An update on Colorado River water rights involving the Shoshone Power Plant's water rights.
I wrote earlier about a likely deal to preserve the water rights that Xcel has for the Shoshone Power Plant outside Glenwood Springs. If you want to go and revisit, check the first link below, but the short version is that a group wanted to buy Xcel's water rights, then lease them back to Xcel for the power plant until the plant closed.
This would ensure that those rights stay in the hands of a group that would have kept the water for use here in Colorado instead of them getting snapped up by speculators.
Well, the update is that apparently some groups are not too jazzed about all this and are looking to fight it.
Quoting the Sun article linked second below, "Northern Colorado Water Conservancy District says it’s not necessary to spend millions in taxpayer dollars on the deal, nor is it necessary for the River District to play such a central role. Whether it opposes the deal will depend on a highly anticipated analysis of past water use that will guide how the rights can be used in the future, spokespeople said."
More in the article which I'll leave you to read up on if you'd like.
Would you be surprised if I said it looks like a bigger fight is brewing than just a disagreement playing out in words in the newspapers?
Ah water rights in Colorado.
https://coloradosun.com/2024/08/28/northern-water-colorado-river-district-historic-water-deal/
You can probably figure that you'll see more of this: road dollars going to transit.
The CPR article below details how Gunnison County Commissioners are going to, here quoting the article, "... use the federal grant to help fund safety improvements — many of which are aimed at pedestrians and transit users."
That grant, by the way, is $15.2 million in federal dollars from the 2024 Safe Streets and Roads for All program.
Now, if Gunnison wants to spend their grant money this way and it's allowed by the Feds, that's their choice. In reading the article I think reasonable arguments could be made in this case where you have a population heading from one community to another to work and both are small enough that mostly central drop off and pick up make sense. I think I might blanch at the levels of spending on transit vs, that on roads, but it's their choice.

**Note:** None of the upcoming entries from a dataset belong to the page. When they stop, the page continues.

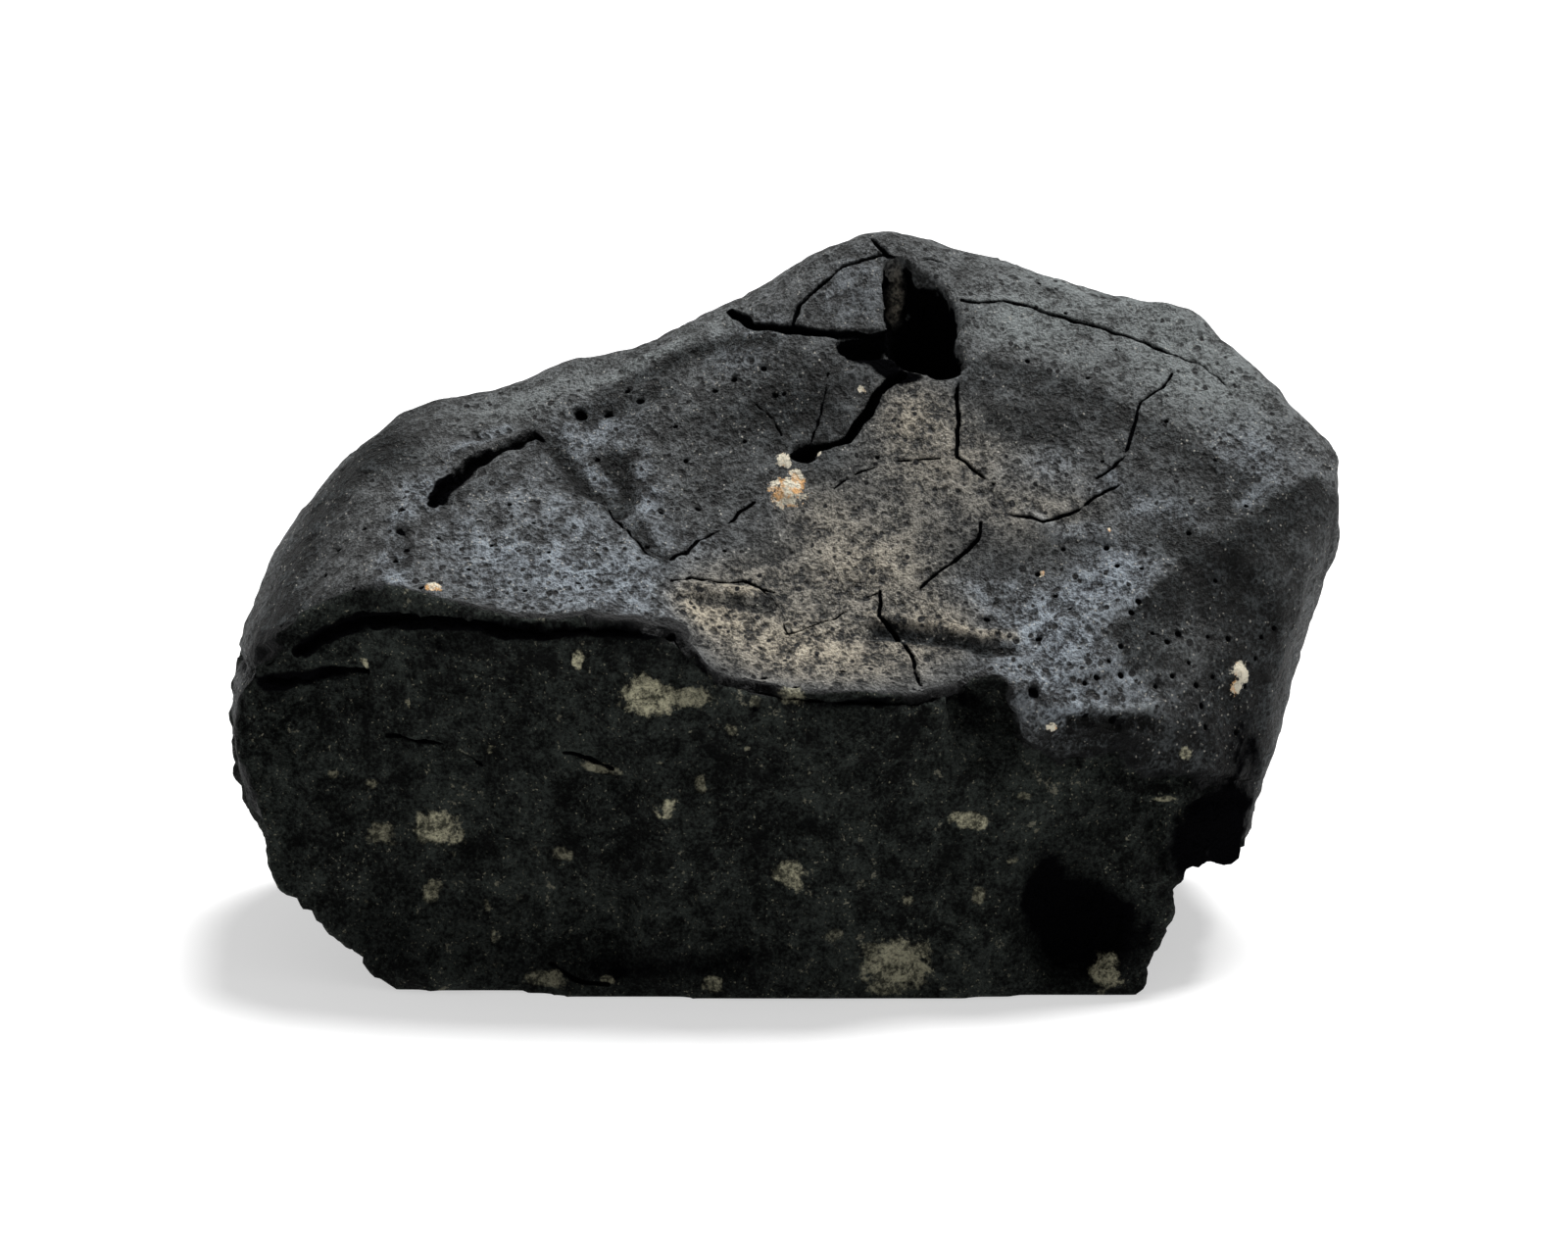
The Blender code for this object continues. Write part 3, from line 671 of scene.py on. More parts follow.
def inside_breaks(coords):
    """How far each vertex lies inside the nearest break, in mm."""
    drawn = coords / MM - np.array(DRAWING_SHIFT)
    front = inside_sheet(drawn, "front", FRONT_DENTS)
    heel = inside_sheet(drawn, "heel", HEEL_DENTS)
    over_ceiling = drawn[:, 2] - STEP_CORNER[1]
    beside_wall = STEP_CORNER[0] + over_ceiling * math.tan(STEP_LEAN) - drawn[:, 0]
    step = np.maximum(over_ceiling, beside_wall)
    base = coords[:, 2] / MM
    return np.minimum.reduce([front, heel, step, base])


inside = inside_breaks(vertex_array(stone.data))
print(round(100 * float((inside < ON_BREAK).mean())), "% of the vertices are on a break")

# %% [markdown]
# ## Carving
#
# First the landforms, then the relief that is wider than a face: the low lumps of the crust and
# the crumble of the breaks. Last the cracks and pits are pressed in. All of it moves the surface
# along its own normals, and fades out at the flat base, which has to stay flat.

# %% The landforms
SCARP_RUN = 0.28 * MM
BLOB_SPREAD, BLOB_SLOPE = 1.3, 1.25

coords = vertex_array(stone.data)
normals = normal_array(stone.data)
ragged = shaken(coords)
height = np.zeros(len(coords))
for width, tall, line in ridge_lines.values():
    gap, _, to_end = near_line(ragged, line, width)
    height += tall * smoothstep(1 - gap / width) * smoothstep(to_end / width)
for drop, width, line in scarp_lines.values():
    gap, side, to_end = near_line(ragged, line, width)
    low_side = smoothstep(0.5 + side * gap / SCARP_RUN) * (1 - smoothstep(gap / width))
    height -= drop * low_side * smoothstep(to_end / (0.5 * width))
for *shape, tall in BUMPS:
    radius = blob_radius(ragged, blob_frame(*shape))
    height += tall * smoothstep(BLOB_SLOPE * (1 - radius / BLOB_SPREAD))
print("landforms from", round(float(height.min()), 2), "to", round(float(height.max()), 2), "mm")

# %% [markdown]
# The picture doesn't show the back, the top's far side or the ends, so they are invented in the
# same manner: shallow thumbprints where the air melted the crust away, crossed by the far cracks.

# %% The hidden side
BACK_SWELLS = ((13.0, 0.80), (7.0, 0.45))
TURN_AWAY = 0.30

facing = normals @ np.array(TOWARDS_CAMERA)
unseen = 1 - smoothstep((facing + TURN_AWAY) / TURN_AWAY)
for layer, (size, tall) in enumerate(BACK_SWELLS):
    height += unseen * tall * noise_at(coords, size, Vector((2, 9, 5 * layer)))
print(round(100 * float((unseen > 0.5).mean())), "% of the vertices are out of sight")

# %% The lumps of the two surfaces
CRUST_LUMPS = ((7.0, 0.30), (3.4, 0.26), (1.7, 0.20), (1.0, 0.10))
BREAK_LUMPS = ((6.0, 0.60), (2.6, 0.50), (1.3, 0.28))
BREAK_EDGE, BREAK_FADE = 0.5, 0.4
CRUMBLE, CRUMBLE_SHIFT = 1.6, 0.4

broken = 1 - smoothstep((inside - BREAK_EDGE) / BREAK_FADE)
for layer, (size, tall) in enumerate(CRUST_LUMPS):
    lump = noise_at(ragged, size, Vector((0, 0, 11 * layer)))
    height += (1 - broken) * tall * lump
for layer, (size, tall) in enumerate(BREAK_LUMPS):
    lump = np.abs(noise_at(ragged, size, Vector((5, 7 * layer, 3))))
    height += broken * tall * (CRUMBLE * lump - CRUMBLE_SHIFT)

# %% Cracks and pits pressed in
WIDTH_CHANGE, WIDTH_NOISE, NARROWEST = 0.35, 2.0, 0.90
CRACK_LIP, HAIR, HAIR_EDGE = 0.07 * MM, 0.10 * MM, 0.02 * MM
END_WIDTH, END_TAPER = 0.7, 1.5 * MM
BASE_FADE = 1.5 * MM

width_noise = 1 + WIDTH_CHANGE * noise_at(coords, WIDTH_NOISE, Vector((8, 2, 5)))
crack_depth = np.zeros(len(coords))
crack_shade = np.full(len(coords), -1.0)
for half_width, depth, line in crack_lines.values():
    wide = half_width + CRACK_LIP
    gap, _, to_end = near_line(ragged, line, wide * 3)
    taper = width_noise * (END_WIDTH + (1 - END_WIDTH) * smoothstep(to_end / END_TAPER))
    crack_depth = np.maximum(crack_depth, depth / MM * smoothstep(1 - gap / (wide * taper)))
    shown = max(half_width + HAIR_EDGE, HAIR) * np.maximum(taper, NARROWEST)
    crack_shade = np.maximum(crack_shade, 1.0 - gap / shown)
pit_depth = np.zeros(len(coords))
pit_shade = np.full(len(coords), -1.0)
for middle, _, radius in pit_spots:
    gap = np.linalg.norm(coords - np.array(middle), axis=1) / radius
    pit_depth = np.maximum(pit_depth, PIT_DEPTH * radius / MM * smoothstep(1.25 - gap))
    pit_shade = np.maximum(pit_shade, 1.0 - gap)
height -= np.maximum(crack_depth, pit_depth)
height *= smoothstep(coords[:, 2] / BASE_FADE)
coords += normals * height[:, None] * MM
coords[:, 2] = np.maximum(coords[:, 2], 0)
stone.data.vertices.foreach_set("co", coords.ravel())
stone.data.update()
stone.data.calc_loop_triangles()
print(len(stone.data.loop_triangles), "triangles")
print("carved from", round(float(height.min()), 2), "to", round(float(height.max()), 2), "mm")

# %% [markdown]
# ## Fields for the finishes
#
# The finishes need to know where they are: on the crust or a break, in a pit, on an inclusion.
# Each of these is a smooth field that the mesh carries as an attribute. The material cuts the
# field at a level that fine noise moves up and down, so every edge is crisp and ragged.

# %% Inclusions and chips as fields
BLOCKY = 3.5


def blob_fields(blobs):
    """The depth inside the nearest blob, from 1 in its middle to 0 at its edge, and its value."""
    inner = np.full(len(coords), -1.0)
    value = np.zeros(len(coords))
    for blob, given in blobs:
        depth = 1 - blob_radius(coords, blob, BLOCKY)
        value = np.where(depth > inner, given, value)
        inner = np.maximum(inner, depth)
    return inner, value


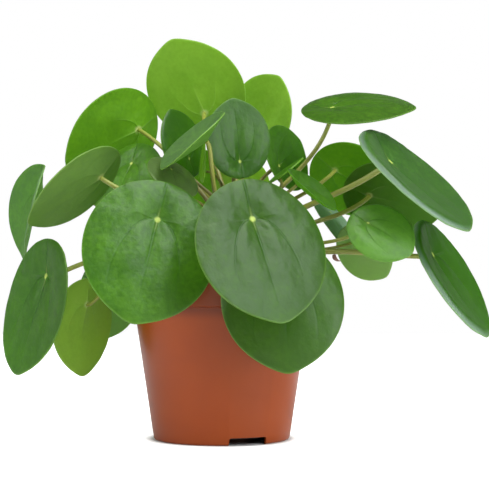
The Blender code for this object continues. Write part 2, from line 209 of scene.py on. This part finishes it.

The thing that's more noteworthy here, the thing that you need to pay attention to whether you live there or not, is that you can probably expect to see more and more of this. You can especially expect it here in Colorado.
More and more, public transportation dollars in the hands of liberals and progressives will be going to transit, climate change oriented things like apartments with no parking and bike lanes, etc.
If this is a concern, start paying attention to what's going on at the local level. This is, as is the case here, the level where a lot of those decisions are getting made.
https://www.cpr.org/2024/09/06/gunnison-county-highway-135-safety-improvements/
Fort Collins received some of this Safe Streets and Roads for All grant money too and are planning on spending it on projects which will remove automobile parking to replace them with segregated bike lanes, which unless designed properly cause more car-bike crashes due to visibility issues.